2. SLP Caseloads

We see that special education enrollments have increased in the last 30 years at a stunning rate, and that one contributing factor is the placement recommendations of speech-language pathologists and psychologists to IEP teams. Children have been over-identified for special education, which means that high caseloads have been partially generated by error. IEP teams support quick placements.

Yet SLPs have taken the position that the problem is largely a matter of having too few SLPs working in schools. If a school district has 120 speech children, there should be three SLPs on duty to cover all components of case management (e.g., service, paperwork, coordination, consultation). The implication for administrators is significant. Not only do they have to pay for extra SLP hires, they must find employable SLPs. In many parts of the U. S. SLPs are hard to find and hard to retain.

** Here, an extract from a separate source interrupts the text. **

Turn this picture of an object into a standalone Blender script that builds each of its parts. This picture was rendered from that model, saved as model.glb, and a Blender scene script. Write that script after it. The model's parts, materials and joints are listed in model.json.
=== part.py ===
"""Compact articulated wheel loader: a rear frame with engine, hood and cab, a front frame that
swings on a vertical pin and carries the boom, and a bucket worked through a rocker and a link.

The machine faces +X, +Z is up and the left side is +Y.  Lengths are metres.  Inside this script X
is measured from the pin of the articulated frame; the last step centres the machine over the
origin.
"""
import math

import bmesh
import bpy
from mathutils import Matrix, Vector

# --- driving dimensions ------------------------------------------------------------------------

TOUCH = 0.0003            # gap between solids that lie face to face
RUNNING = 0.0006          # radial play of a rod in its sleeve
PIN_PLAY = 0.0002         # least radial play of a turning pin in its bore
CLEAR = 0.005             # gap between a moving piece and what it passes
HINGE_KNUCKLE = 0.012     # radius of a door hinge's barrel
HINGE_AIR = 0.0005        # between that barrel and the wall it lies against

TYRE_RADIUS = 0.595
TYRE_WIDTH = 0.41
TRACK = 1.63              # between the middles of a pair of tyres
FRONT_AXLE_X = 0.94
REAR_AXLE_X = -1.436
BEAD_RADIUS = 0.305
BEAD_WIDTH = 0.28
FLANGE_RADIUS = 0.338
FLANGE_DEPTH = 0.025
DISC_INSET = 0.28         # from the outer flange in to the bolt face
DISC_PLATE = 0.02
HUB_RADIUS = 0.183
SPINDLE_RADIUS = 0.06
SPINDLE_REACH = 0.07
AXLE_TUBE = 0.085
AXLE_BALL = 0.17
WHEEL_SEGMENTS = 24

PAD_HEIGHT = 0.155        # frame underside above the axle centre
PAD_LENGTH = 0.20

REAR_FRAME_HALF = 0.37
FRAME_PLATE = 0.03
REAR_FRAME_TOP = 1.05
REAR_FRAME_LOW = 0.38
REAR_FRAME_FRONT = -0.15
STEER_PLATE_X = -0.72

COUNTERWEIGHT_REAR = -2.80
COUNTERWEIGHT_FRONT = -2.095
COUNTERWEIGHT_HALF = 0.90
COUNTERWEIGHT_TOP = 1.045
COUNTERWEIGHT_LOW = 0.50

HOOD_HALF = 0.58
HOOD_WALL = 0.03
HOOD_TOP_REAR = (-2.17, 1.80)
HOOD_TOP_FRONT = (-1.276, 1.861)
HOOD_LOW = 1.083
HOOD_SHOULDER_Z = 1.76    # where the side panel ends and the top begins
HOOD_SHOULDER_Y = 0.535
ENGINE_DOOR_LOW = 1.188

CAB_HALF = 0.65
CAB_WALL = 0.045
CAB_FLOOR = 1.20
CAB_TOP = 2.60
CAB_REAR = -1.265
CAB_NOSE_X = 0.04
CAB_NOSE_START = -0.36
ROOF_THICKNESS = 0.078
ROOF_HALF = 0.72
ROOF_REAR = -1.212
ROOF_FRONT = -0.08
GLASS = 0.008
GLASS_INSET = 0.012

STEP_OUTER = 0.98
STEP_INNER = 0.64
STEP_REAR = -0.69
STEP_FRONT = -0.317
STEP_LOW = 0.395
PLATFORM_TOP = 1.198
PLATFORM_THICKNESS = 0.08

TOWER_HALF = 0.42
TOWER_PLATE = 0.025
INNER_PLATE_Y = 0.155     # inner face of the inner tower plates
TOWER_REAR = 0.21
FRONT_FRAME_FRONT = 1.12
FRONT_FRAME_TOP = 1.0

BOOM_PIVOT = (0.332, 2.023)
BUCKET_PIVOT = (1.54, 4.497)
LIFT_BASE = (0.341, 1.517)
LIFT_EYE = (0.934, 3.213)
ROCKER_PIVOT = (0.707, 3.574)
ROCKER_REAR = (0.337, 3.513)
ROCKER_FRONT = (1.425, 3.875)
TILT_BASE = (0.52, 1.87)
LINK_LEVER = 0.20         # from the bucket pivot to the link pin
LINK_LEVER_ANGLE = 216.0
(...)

Writing from Texas, S. McFadin advocates for “laws” to govern caseload size (ASHA Leader, November, 2009): “My director tries to consider guidelines, but without any law or protection as to the maximum number of students served / caseload size, it is hard for her to justify any additional SLP positions.”

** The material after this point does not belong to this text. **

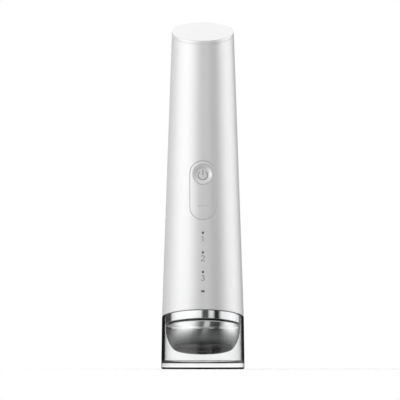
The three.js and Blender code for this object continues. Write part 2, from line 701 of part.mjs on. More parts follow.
// Two leads from the head up through the carrier, web and flange to the board
function makeHeadLeads() {
  for (const [name, side] of [['head_lead_1', -1], ['head_lead_2', 1]]) {
    const padHeight = boardBottom + 3;
    const lead = wire([
      [side * 1.4, -0.3, ringLowerHeight + springTop + 1],
      [side * 1.4, 0.6, ringLowerHeight + 5],
      [side * 2.4, -1.5, ringInsertTop - 3],
      [side * 5.2, -5.8, flangeTop],
      [side * 5.6, -8.4, padHeight - 0.4],
      [side * 5.6, boardBack + touchGap, padHeight],
    ], leadRadius, 16);
    addPiece(name, lead, finish(0xd9d9d6, 0.5));
  }
}

// Charging socket on its own small board, behind a flap in the back of the barrel
function makeChargingPort() {
  const across = [-chargeBoardHalfWidth, chargeBoardHalfWidth];
  const up = [portHeight - chargeBoardHalfHeight, portHeight + chargeBoardHalfHeight];
  addPiece('charge_board', block(across, [chargeBoardFront, chargeBoardBack], up), boardGreen());

  const recessFloor = boreRadius(portHeight);
  const sideSag = recessFloor - Math.sqrt(recessFloor ** 2 - portHalfWidth ** 2);
  const socketFront = recessFloor - sideSag - boreGap;
  const outer = prism(portOutline(0), chargeBoardBack, socketFront);
  const mouth = prism(portOutline(-portWall), socketFront - 5.5, socketFront + 1);
  const tongueRows = [portHeight - portWall, portHeight + portWall];
  const tongue = block([-2.9, 2.9], [socketFront - 6, socketFront - 0.8], tongueRows);
  addPiece('usb_socket', join(cut(outer, mouth), tongue), steel());

  const bottom = portHeight - portCoverHalfHeight - 1;
  const top = portHeight + portCoverHalfHeight + 1;
  const flapLayer = surfaceLayer(0, portCoverThickness, bottom, top);
  const flap = common(prism(portCoverOutline(0), 0, shoulderRadius), flapLayer);
  const bossBack = bodyRadius(portHeight) - portCoverThickness - portBossLength;
  const boss = prism(portOutline(-portWall), bossBack, bodyRadius(portHeight) - portCoverThickness / 2);
  addPiece('port_cover', join(flap, common(boss, bodyCone(portCoverThickness / 2, bottom, top))), whitePlastic());
}

makeBarrel();
makeTop();
makeTrimRing();
makeHead();
makeCap();
makeKeys();
makeBoard();
makeChassis();
makeBattery();
makeMotor();
makeHeadLeads();
makeChargingPort();

export default wand;
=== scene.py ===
import math
import bmesh
import bpy
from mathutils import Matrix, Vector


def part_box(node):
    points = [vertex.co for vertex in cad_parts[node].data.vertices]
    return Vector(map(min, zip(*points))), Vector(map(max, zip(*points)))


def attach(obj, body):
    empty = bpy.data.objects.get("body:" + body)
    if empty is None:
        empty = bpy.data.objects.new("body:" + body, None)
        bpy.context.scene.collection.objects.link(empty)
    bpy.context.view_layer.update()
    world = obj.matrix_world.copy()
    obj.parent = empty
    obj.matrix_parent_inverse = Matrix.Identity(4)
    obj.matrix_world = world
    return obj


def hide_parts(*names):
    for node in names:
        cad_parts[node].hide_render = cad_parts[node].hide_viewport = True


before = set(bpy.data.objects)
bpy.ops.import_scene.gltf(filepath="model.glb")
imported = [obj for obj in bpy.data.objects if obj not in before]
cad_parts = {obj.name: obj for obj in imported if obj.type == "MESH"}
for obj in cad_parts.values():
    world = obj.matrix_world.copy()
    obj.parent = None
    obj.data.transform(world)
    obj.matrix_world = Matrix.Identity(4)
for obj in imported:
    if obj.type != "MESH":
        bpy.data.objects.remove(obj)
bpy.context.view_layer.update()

mm = 0.001
print("frame loaded:", len(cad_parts), "nodes")

# The casing's own lines, in mm and degrees; heights come from the frame
casing = dict(taper=0.035, shoulderTilt=11.0, topSlant=18.0, wall=1.8, seam=0.25, facets=192)


def low(node):
    return [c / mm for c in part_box(node)[0]]


def high(node):
    return [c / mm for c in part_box(node)[1]]


tilt = math.radians(casing["shoulderTilt"])
slant = math.radians(casing["topSlant"])
shoulderSlope = -math.tan(tilt)
topSlope = math.tan(slant)
shoulderRadius = high("barrel_shell")[0]
backRadius = high("barrel_shell")[1]
shoulderHeight = low("barrel_shell")[2] - shoulderSlope * backRadius


def radiusAt(z):
    return shoulderRadius - casing["taper"] * (z - shoulderHeight)


topBackHeight = high("top_cover")[2]
topHeight = topBackHeight - topSlope * radiusAt(topBackHeight)
print("shoulder at", round(shoulderHeight, 2), "mm, top at", round(topHeight, 2), "mm")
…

The “scarce resources argument” made to school administrators is extremely weak. Their daily work centers around requests for more and more and more resources to satisfy the many school stakeholders who think their requests are urgent.

Congress has given SLPs, along with school psychologists and reading specialists, an elite role in assessing at-risk school children for special education placement. It has also given them the responsibility of reducing misidentification of at-risk children, particularly, non-disabled children (cf. Texas Solution).

Taking a leadership role, however, requires candor. For example:

1. There are no more surplus jobs in the proverbial pipeline to reduce caseloads.

2. School SLPs must search for qualitative changes in caseload management (such as collaborative preschool prevention programming and less direct service).

3. Admit that clinical education assessment has evolved, and changed, and must improve to correct misidentifications.

4. Role changes are being forced on SLPs by federal mandates (e.g., RTI, working in general education) without regard for the clinical traditions they value (e.g., articulation intervention).

Therefore, as a creative tool for reducing caseloads and workloads, reducing misidentification is an avenue for constructive change. It is something each and every SLP can do knowing it is ethically right and expected. Reducing misidentification is an aim that is mandated by the federal government, and every state. It can be explained to school colleagues and administrators as a necessary and important collaboration for long-standing FAPE requirements. No permission (nor guidelines, policies and laws) is required to advocate for proper eligibility management.

Reducing misidentifications extends beyond the scope of response to intervention programs, concerned with identification processes. It entails a long-term range of eligibility decisions, especially those on the back end where dismissal judgments are made.